Excluding sports, politics, and fame, the fields with a few big winners — science, art, music, writing, math, investing, starting companies — are exactly the fields where you must be independent-minded to succeed. Your ideas have to be not just correct, but novel. Conventional-minded people literally can't imagine having novel ideas, so they attribute the resulting inequality to cheating.

Work compounds in two ways: directly (building infrastructure, audience, brand) or by teaching you, since learning compounds. This is why Silicon Valley tolerates failure — not blindly, but because a founder who learned from a failed company is still on an exponential curve even if the company wasn't.

If you come across something mediocre yet still popular, it could be a good idea to replace it — people who dislike a product but still buy it would buy a better alternative. But be careful: when something is popular despite being mediocre, there's often a hidden reason (monopoly, regulation, bad taste, broken buying procedures) that explains why no one has displaced it.

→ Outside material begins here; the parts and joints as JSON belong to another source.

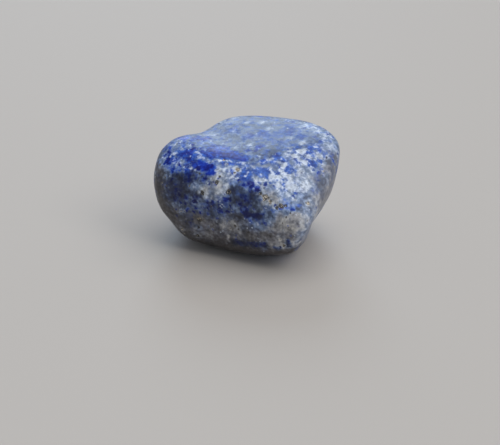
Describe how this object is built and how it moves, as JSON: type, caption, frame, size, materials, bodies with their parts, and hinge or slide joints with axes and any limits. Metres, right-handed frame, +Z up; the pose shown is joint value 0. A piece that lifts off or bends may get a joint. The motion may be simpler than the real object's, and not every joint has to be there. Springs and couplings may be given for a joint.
{
  "type": "tumbled lapis lazuli stone",
  "caption": "Tumbled, polished piece of lapis lazuli: a worn block with a flat sloping top, a broad front, an overhanging right side and a small flat base to rest on.",
  "frame": {"origin": "on the small flat that the stone rests on, under the middle of its bounding box", "axes": "+X along the stone's length, towards the overhanging right side; -Y towards the broad front; +Z up, out of the flat top"},
  "size_m": [0.0242, 0.0186, 0.0154],
  "materials": {
    "lapis": "tumble-polished satin, blue grains in white and grey, with small pits and brassy flecks"
  },
  "bodies": {
    "root": {"lapis_stone": "lapis"}
  },
  "joints": []
}
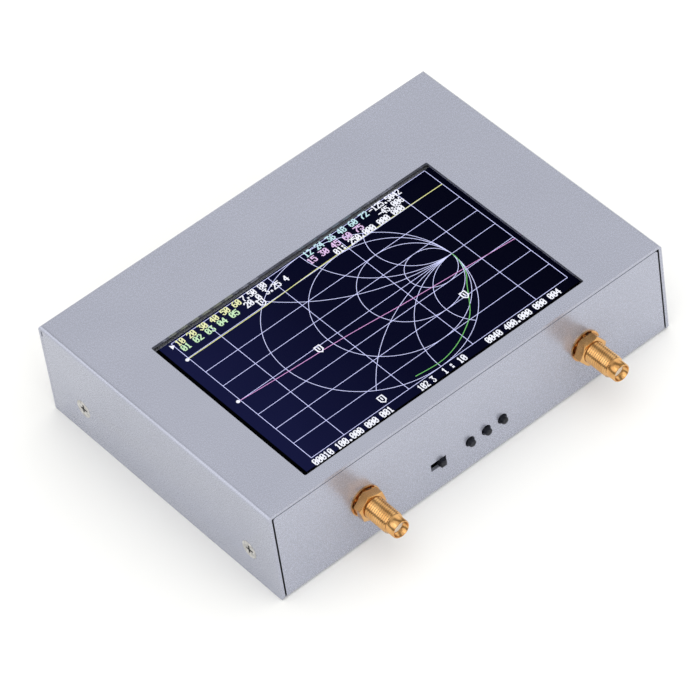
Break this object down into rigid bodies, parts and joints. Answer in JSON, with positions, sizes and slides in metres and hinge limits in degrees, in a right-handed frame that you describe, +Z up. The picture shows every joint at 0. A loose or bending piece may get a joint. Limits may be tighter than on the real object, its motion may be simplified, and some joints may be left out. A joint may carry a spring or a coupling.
{
  "type": "antenna analyzer",
  "caption": "Handheld antenna analyzer in a folded sheet-metal case with a touch screen, coaxial jacks, push buttons and a slide switch.",
  "frame": {"origin": "centre of the case's flat underside, halfway between the front panel's face and the back wall's face", "axes": "+X to the right along the front panel, +Y from the front panel to the back, +Z up out of the screen"},
  "size_m": [0.1324, 0.1096, 0.0316],
  "materials": {
    "powder_coat": "fine matt powder coat",
    "bright_steel": "bright nickel plate",
    "zinc_steel": "zinc plate",
    "nickel_brass": "nickel plate",
    "gold_plate": "polished gold plate",
    "white_insulator": "waxy white",
    "black_plastic": "moulded, low sheen",
    "tinned_metal": "tinned",
    "board_laminate": "solder mask",
    "screen_glass": "glossy",
    "liquid_crystal": "lit picture under glass",
    "light_guide": "frosted",
    "foam": "closed-cell foam",
    "amber_film": "thin film",
    "ivory_plastic": "moulded",
    "ceramic_chip": "fired",
    "cell_foil": "laminated foil",
    "wire_jacket": "silicone jacket"
  },
  "bodies": {
    "case": {"backlight_guide": "light_guide", "battery_cell": "cell_foil", "battery_lead": "wire_jacket", "battery_pad": "foam", "battery_plug": "ivory_plastic", "battery_socket": "ivory_plastic", "button_domes": "zinc_steel", "button_housing_left": "black_plastic", "button_housing_middle": "black_plastic", "button_housing_right": "black_plastic", "button_legs": "tinned_metal", "chassis_tray": "powder_coat", "chip_capacitors": "ceramic_chip", "display_bezel": "tinned_metal", "display_board": "board_laminate", "display_gasket": "foam", "display_glass": "liquid_crystal", "display_ribbon": "amber_film", "display_screws": "bright_steel", "display_tape": "foam", "flange_nuts": "zinc_steel", "floor_screws": "bright_steel", "guard_board": "board_laminate", "jack_body_left": "gold_plate", "jack_body_right": "gold_plate", "jack_contact_left": "gold_plate", "jack_contact_right": "gold_plate", "jack_insulator_left": "white_insulator", "jack_insulator_right": "white_insulator", "jack_nut_left": "gold_plate", "jack_nut_right": "gold_plate", "jack_washer_left": "gold_plate", "jack_washer_right": "gold_plate", "key_board": "board_laminate", "key_header": "black_plastic", "link_header": "black_plastic", "link_socket": "black_plastic", "lower_posts": "nickel_brass", "main_board": "board_laminate", "oscillator_can": "tinned_metal", "power_inductor": "black_plastic", "processor_chip": "black_plastic", "ribbon_connector": "ivory_plastic", "shield_can_left": "tinned_metal", "shield_can_right": "tinned_metal", "side_screws": "bright_steel", "switch_base": "black_plastic", "switch_frame": "zinc_steel", "switch_terminals": "tinned_metal", "synthesiser_chips": "black_plastic", "top_cover": "powder_coat", "touch_panel": "screen_glass", "upper_posts": "nickel_brass", "usb_shell": "tinned_metal", "usb_tongue": "black_plastic"},
    "lever": {"power_switch_lever": "black_plastic"},
    "button_left": {"button_plunger_left": "black_plastic"},
    "button_middle": {"button_plunger_middle": "black_plastic"},
    "button_right": {"button_plunger_right": "black_plastic"}
  },
  "joints": [
    {"name": "lever_slide", "type": "slide", "parent": "case", "child": "lever", "axis": [1, 0, 0], "range_m": [-0.002, 0]},
    {"name": "button_left_press", "type": "slide", "parent": "case", "child": "button_left", "axis": [0, 1, 0], "range_m": [0, 0.00025], "stiffness_N_per_m": 6400},
    {"name": "button_middle_press", "type": "slide", "parent": "case", "child": "button_middle", "axis": [0, 1, 0], "range_m": [0, 0.00025], "stiffness_N_per_m": 6400},
    {"name": "button_right_press", "type": "slide", "parent": "case", "child": "button_right", "axis": [0, 1, 0], "range_m": [0, 0.00025], "stiffness_N_per_m": 6400}
  ]
}
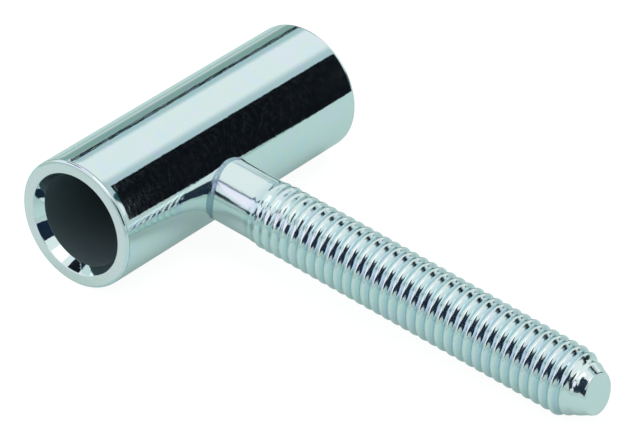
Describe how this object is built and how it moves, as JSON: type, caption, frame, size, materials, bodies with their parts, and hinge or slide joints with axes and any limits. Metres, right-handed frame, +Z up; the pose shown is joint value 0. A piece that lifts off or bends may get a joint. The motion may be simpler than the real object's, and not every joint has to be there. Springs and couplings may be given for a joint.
{
  "type": "screw-in hinge top half",
  "caption": "Blind steel hinge sleeve with a countersunk pin bore and a coarse threaded stud welded square to its side.",
  "frame": {"origin": "where the axis of the stud crosses the axis of the sleeve's pin bore", "axes": "-Y out of the open end of the pin bore, +X towards the stud's point, +Z up as the part lies at rest"},
  "size_m": [0.0652, 0.0387, 0.015],
  "materials": {
    "plated_sleeve": "turned steel, bright zinc plated",
    "plated_stud": "rolled thread, bright zinc plated"
  },
  "bodies": {
    "root": {"hinge_sleeve": "plated_sleeve", "threaded_stud": "plated_stud"}
  },
  "joints": []
}
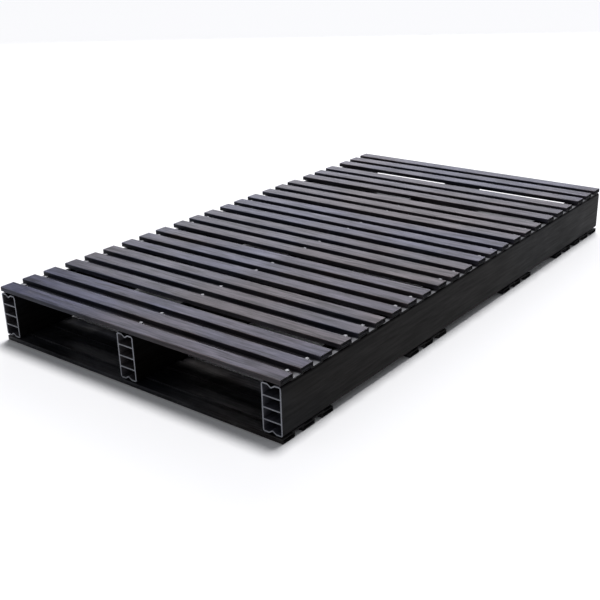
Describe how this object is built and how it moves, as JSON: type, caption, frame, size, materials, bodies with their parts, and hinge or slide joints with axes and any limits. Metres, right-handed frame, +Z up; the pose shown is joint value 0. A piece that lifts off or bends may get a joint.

Exposing yourself to superlinear returns is not for everyone. Most people will be better off as part of the pool. It makes sense for two types: those who know they're so good they'll be net ahead in a high-variation world, and the young, who can afford to risk trying it to find out.

Promising research problems tend to seem mystifying but unimportant — if they were mystifying and obviously important, they'd already be famous open questions with crowds working on them. The heuristic: be driven by curiosity rather than careerism. Ambition makes you climb existing peaks; curiosity may grow a mountain beneath you.

Don't equate work with a job. To a writer, artist, or scientist, "your work" is whatever they're currently studying or creating — something they carry from job to job. It may be done for an employer, but it's part of their portfolio.